Так бы Кинг и собирал до конца своих дней уникальный архив Псевдо-Введенского, если бы смекалистого дельца не вывел на чистую воду один старик-эмигрант — настоящий дворянин, служивший в армии Колчака. Он рассказал писателю, что его нагло дурачат, а заодно поведал о своем знакомстве с Введенским и об утраченном романе за авторством Александра Ивановича. К сожалению, память белогвардейца оставляла желать лучшего, но он точно помнил, что в том романе была сцена битвы вилок с ножами.

Восхищенный этим образом, Кинг в тот же день написал рассказ, который позже сам и экранизировал, сняв фильм под названием «Максимальное ускорение». Если память не подводит нас также, как подвела она офицера с Брайтон-Бич, то в одном из его эпизодов и правда можно наблюдать битву столовых приборов и прочей кухонной утвари.

Разоблаченный архив Введенского Кинг отправил бандеролью в Еврейский музей и центр толерантности. Дальнейшая его судьба неизвестна.

Эпилог

У читателя может сложиться впечатление, будто Стивен Кинг взял у русской культуры лучшее, что у нее было, ничего не дав взамен. Отчасти так и есть. Но было бы несправедливо закончить этот материал на минорной ноте, не рассказав о заслугах выдающегося американского прозаика перед Россией.

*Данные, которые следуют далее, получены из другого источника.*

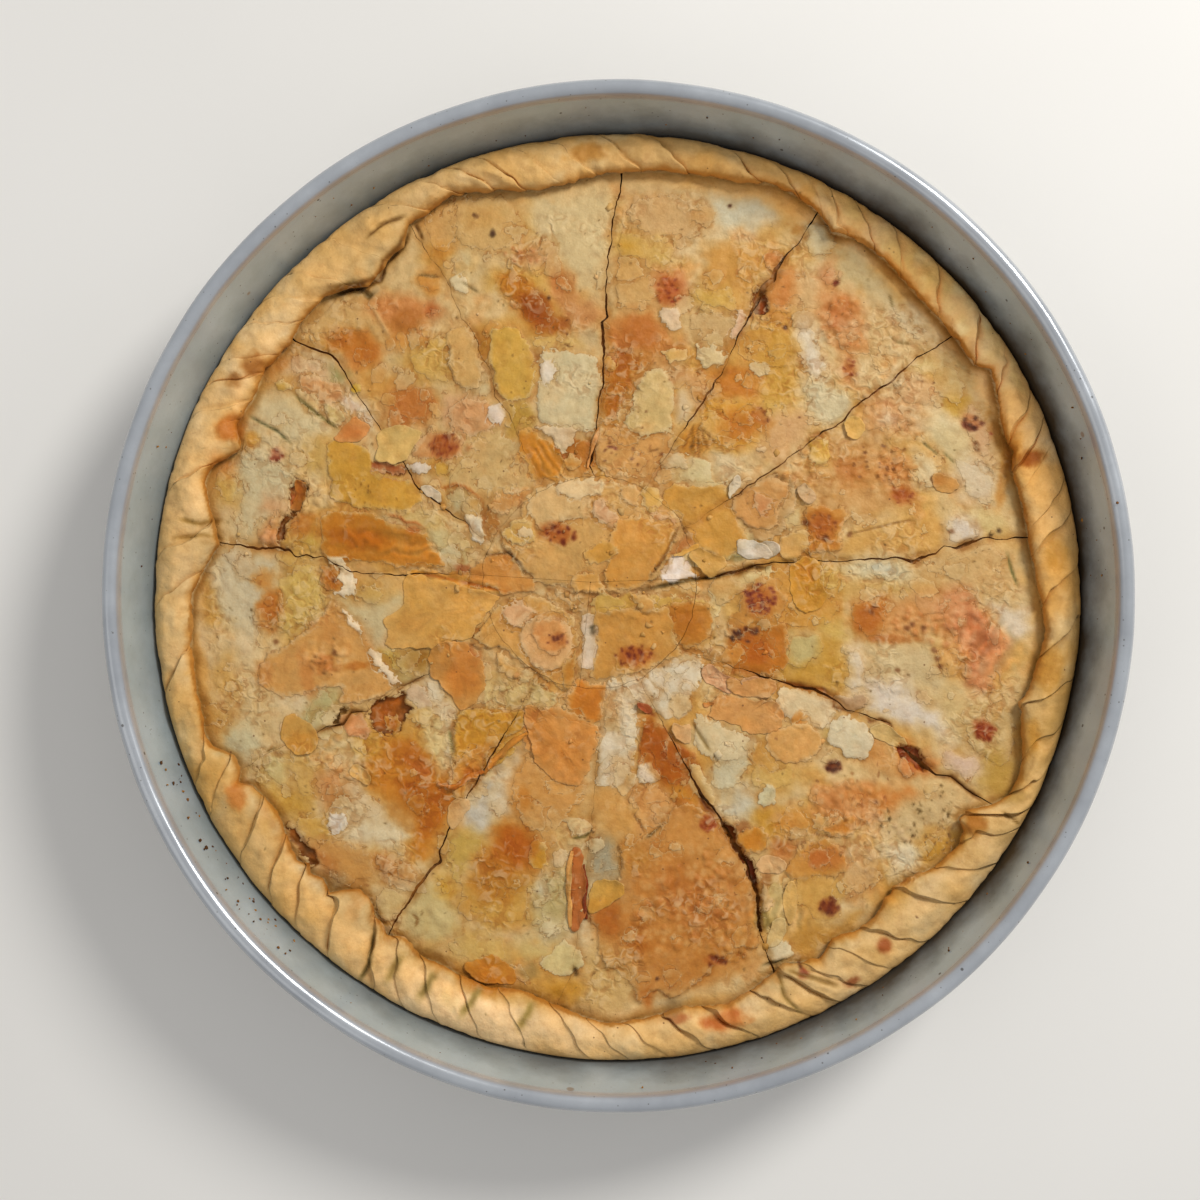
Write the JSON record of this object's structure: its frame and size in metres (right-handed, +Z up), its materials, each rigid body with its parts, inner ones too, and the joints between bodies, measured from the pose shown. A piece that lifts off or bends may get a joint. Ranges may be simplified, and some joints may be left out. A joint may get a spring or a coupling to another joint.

Хорошо известно, что Стивена Кинга у нас любят и почитают. Так, год или два назад он возглавил российский список самых продаваемых авторов и никому уступать это почетное место не планирует. Но это не главное. Главное, что на любовь россиян маэстро отвечает взаимностью.

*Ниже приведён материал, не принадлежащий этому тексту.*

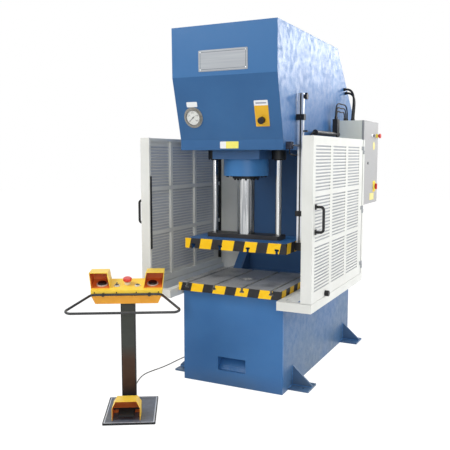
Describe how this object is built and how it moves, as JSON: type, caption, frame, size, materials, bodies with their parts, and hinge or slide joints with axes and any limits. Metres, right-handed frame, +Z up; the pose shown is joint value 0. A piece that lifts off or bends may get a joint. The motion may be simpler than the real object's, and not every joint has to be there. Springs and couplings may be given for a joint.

Стивен Кинг регулярно бывает в Москве инкогнито. Например, его часто видят на Введенском кладбище возлагающим цветы к могиле прославленного ресторатора Люсьена Оливье. Как правило, застают его за этим занятием в компании Дмитрия Львовича Быкова.

Кроме того, Стивен Кинг однажды побывал (опять же — инкогнито) на форуме молодых писателей в Липках, где провел несколько мастер-классов, а заодно подсказал Захару Прилепину сюжет романа «Обитель».